Should I change my middleware setting? Below is my settings.py:

DOWNLOADER_MIDDLEWARES = {
    'scrapy_splash.SplashCookiesMiddleware': 723,
    'scrapy_splash.SplashMiddleware': 725,
    'scrapy.downloadermiddlewares.httpcompression.HttpCompressionMiddleware': 810,
    #'crawler.middlewares.ProxyMiddleware': 843,
}

3xp10it avatar Nov 29 '17 10:11 3xp10it

@3xp10it The middlware settings you provided look good.. Since the url in response.data is not what you want, the problem must be not in how response is processed in scrapy-splash, but in how splash is called. Maybe you can try to use exactly the same script that works in splash UI for your spider?

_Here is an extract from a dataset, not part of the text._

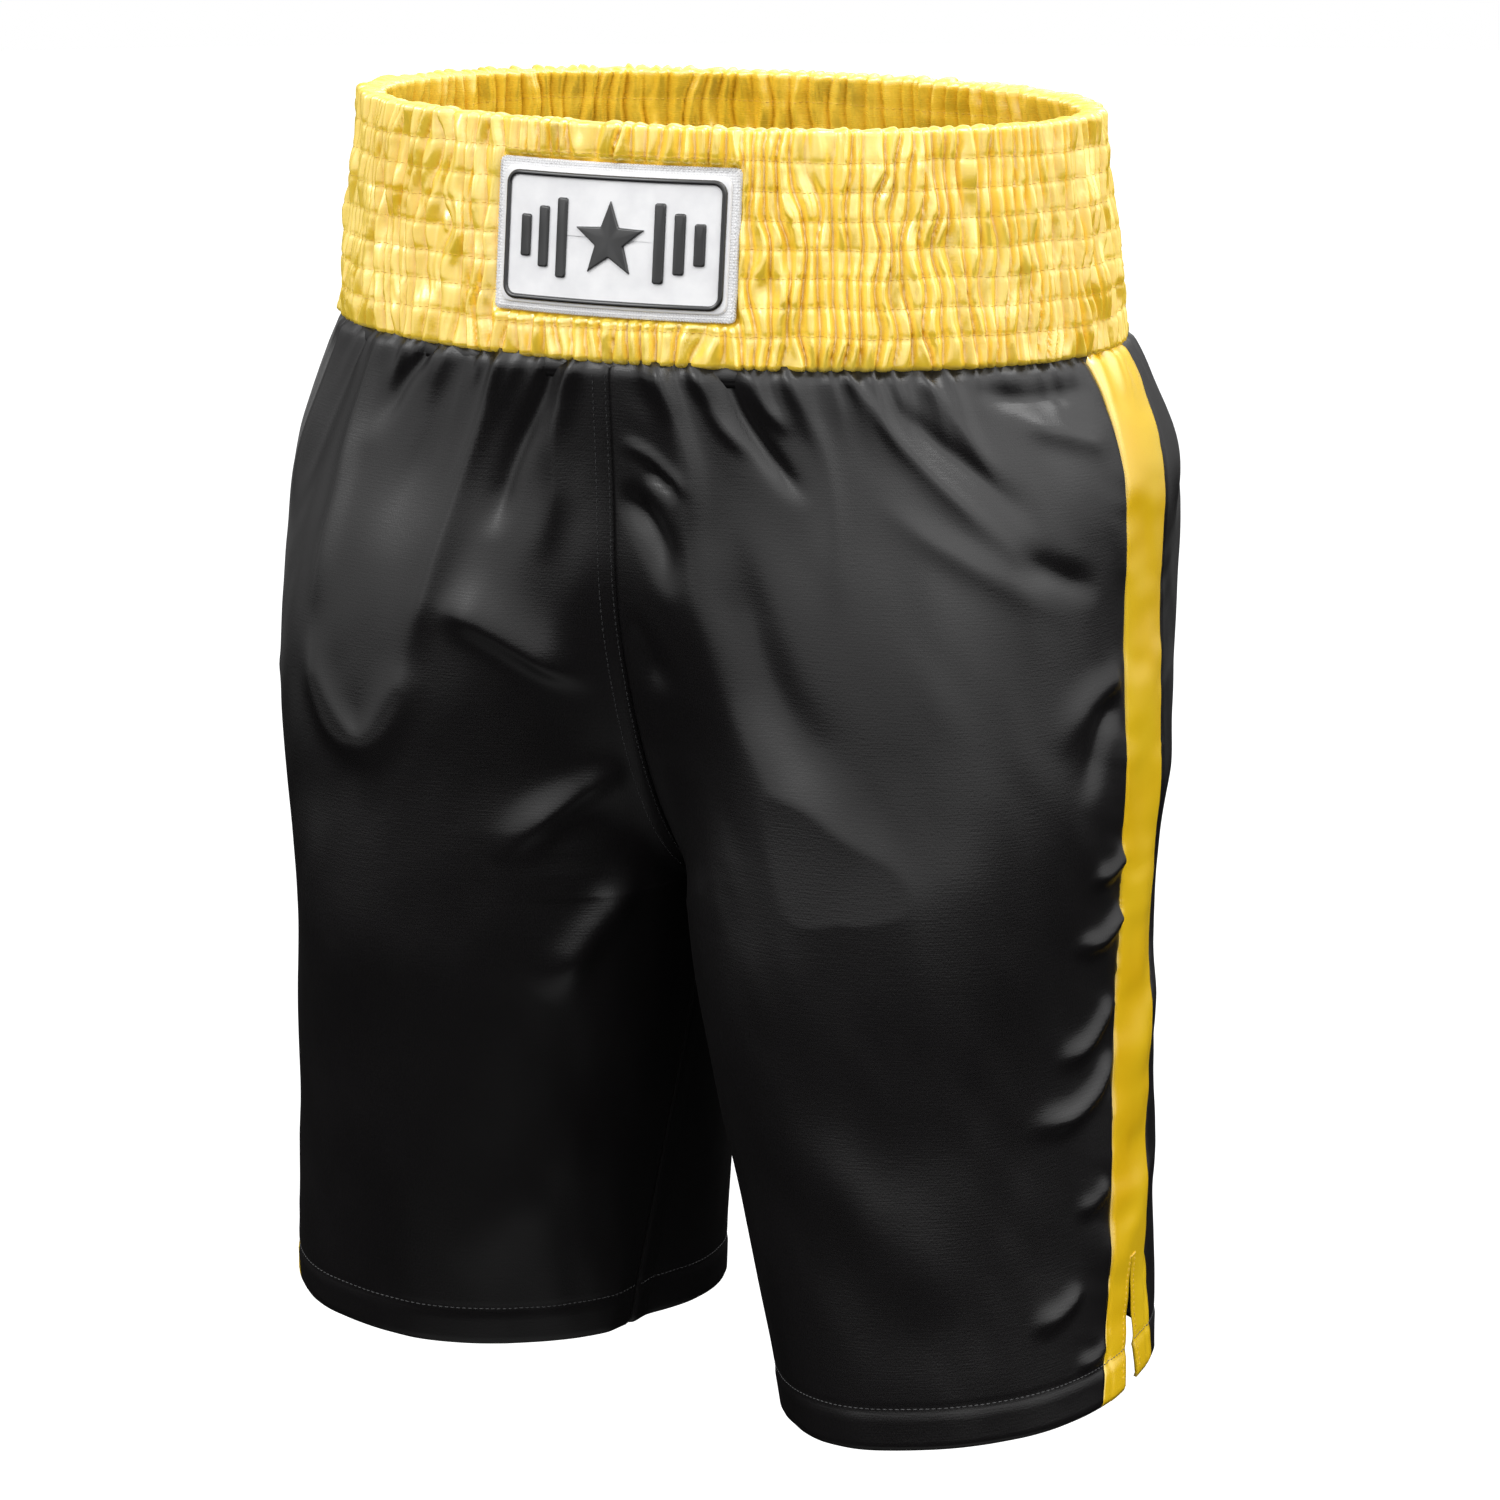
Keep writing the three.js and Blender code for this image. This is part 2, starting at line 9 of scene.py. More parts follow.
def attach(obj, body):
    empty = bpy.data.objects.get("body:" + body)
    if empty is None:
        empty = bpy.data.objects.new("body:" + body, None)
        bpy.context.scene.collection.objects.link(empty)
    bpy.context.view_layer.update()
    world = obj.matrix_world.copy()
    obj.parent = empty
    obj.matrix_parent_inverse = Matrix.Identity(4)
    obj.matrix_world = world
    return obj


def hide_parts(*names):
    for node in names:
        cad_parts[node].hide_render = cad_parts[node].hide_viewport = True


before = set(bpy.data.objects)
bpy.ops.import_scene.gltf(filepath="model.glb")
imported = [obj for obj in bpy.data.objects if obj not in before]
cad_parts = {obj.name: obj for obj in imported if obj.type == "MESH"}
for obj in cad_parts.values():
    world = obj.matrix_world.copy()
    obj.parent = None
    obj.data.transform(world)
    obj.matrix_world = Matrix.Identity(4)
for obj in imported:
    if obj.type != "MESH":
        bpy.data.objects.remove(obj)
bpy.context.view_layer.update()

# Satin boxing shorts. Metres in Blender, +X the wearer's left, -Y the front, +Z up.
# The form below repeats the CAD model's dimensions, in millimetres.

MM = 0.001
GARMENT = "garment"
UP = np.array([0, 0, 1])

BAND_HEIGHT = 100
BAND_TOP = (172, 110.6)
BAND_BOTTOM = (182.4, 122.1)
CROTCH_DEPTH = 350
HEM_DEPTH = 575
HEM_RISE = 0.09
HEM_ALLOWANCE = 19
HALF_WIDTHS = ((100, 182.4), (150, 201.8), (215, 196.9), (300, 203.6))
FRONT_DEPTHS = ((100, 122.1), (150, 121.4), (215, 132.1), (300, 133.7))
BACK_DEPTHS = ((100, 122.1), (155, 146), (225, 163), (310, 157))
SQUARENESS = ((100, 2), (250, 3.2))
RISE_POWER = 1.69
OUTSIDE_POWER = 2.2
RISE_SHARE = 0.14
LEG_SQUARENESS = 2.35
THIGH = dict(x=99, y=-7.1, half_width=98.5, half_depth=118.4)
HEM = dict(x=125.8, half_width=81.7, half_depth=108.9)
STANCE = {"left": dict(side=1, hem_y=-12.7, turn=0.18), "right": dict(side=-1, hem_y=28.8, turn=0.38)}
STRIPE_WIDTH = 50
STRIPE_TOP_Y = 4
STRIPE_HEM_Y = -15
VENT_HEIGHT = 60
VENT_HEM_GAP = 18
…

lopuhin avatar Nov 29 '17 10:11 lopuhin

@lopuhin I use exactly the same script that works in splash UI for my spider,it doesn't work:(,below is the script:

        function main(splash, args)
          assert(splash:go{splash.args.url,http_method=splash.args.http_method,body=splash.args.body,headers={
         ['Cookie']='security=impossible;PHPSESSID=q6ms9hf7sf8kingjhtespmpfu3;security=low',
      }
              })
          assert(splash:wait(2))

          return { url = splash:url(),  cookies = splash:get_cookies(), html = splash:html(), }
        end

3xp10it avatar Nov 30 '17 01:11 3xp10it

So, is there any solution to see redirected url (the new one) inside scrapy-splash?

civanescu avatar Jan 22 '19 14:01 civanescu

I have the same problem and would be interested in a solution.

mutterkorn avatar Feb 05 '19 10:02 mutterkorn

Im not looking for this solution myself, but just an idea: if its possible to fetch HAR data using scrapy-splash, it can be used to figure out all redirects. https://splash.readthedocs.io/en/stable/api.html#render-har

kai11 avatar Feb 08 '19 08:02 kai11

I have the same problem and would be interested in a solution.

I'm sorry, I lost too much time trying to resolve this and switch to a better solution - pypeteer. It doesn't generate a full HAR, but for my needs is enough.

I recommend to look to it also...

civanescu avatar Feb 14 '19 09:02 civanescu

This does not seem specific to scrapy-splash, shall we move this to https://github.com/scrapinghub/splash?

Gallaecio avatar Nov 26 '19 11:11 Gallaecio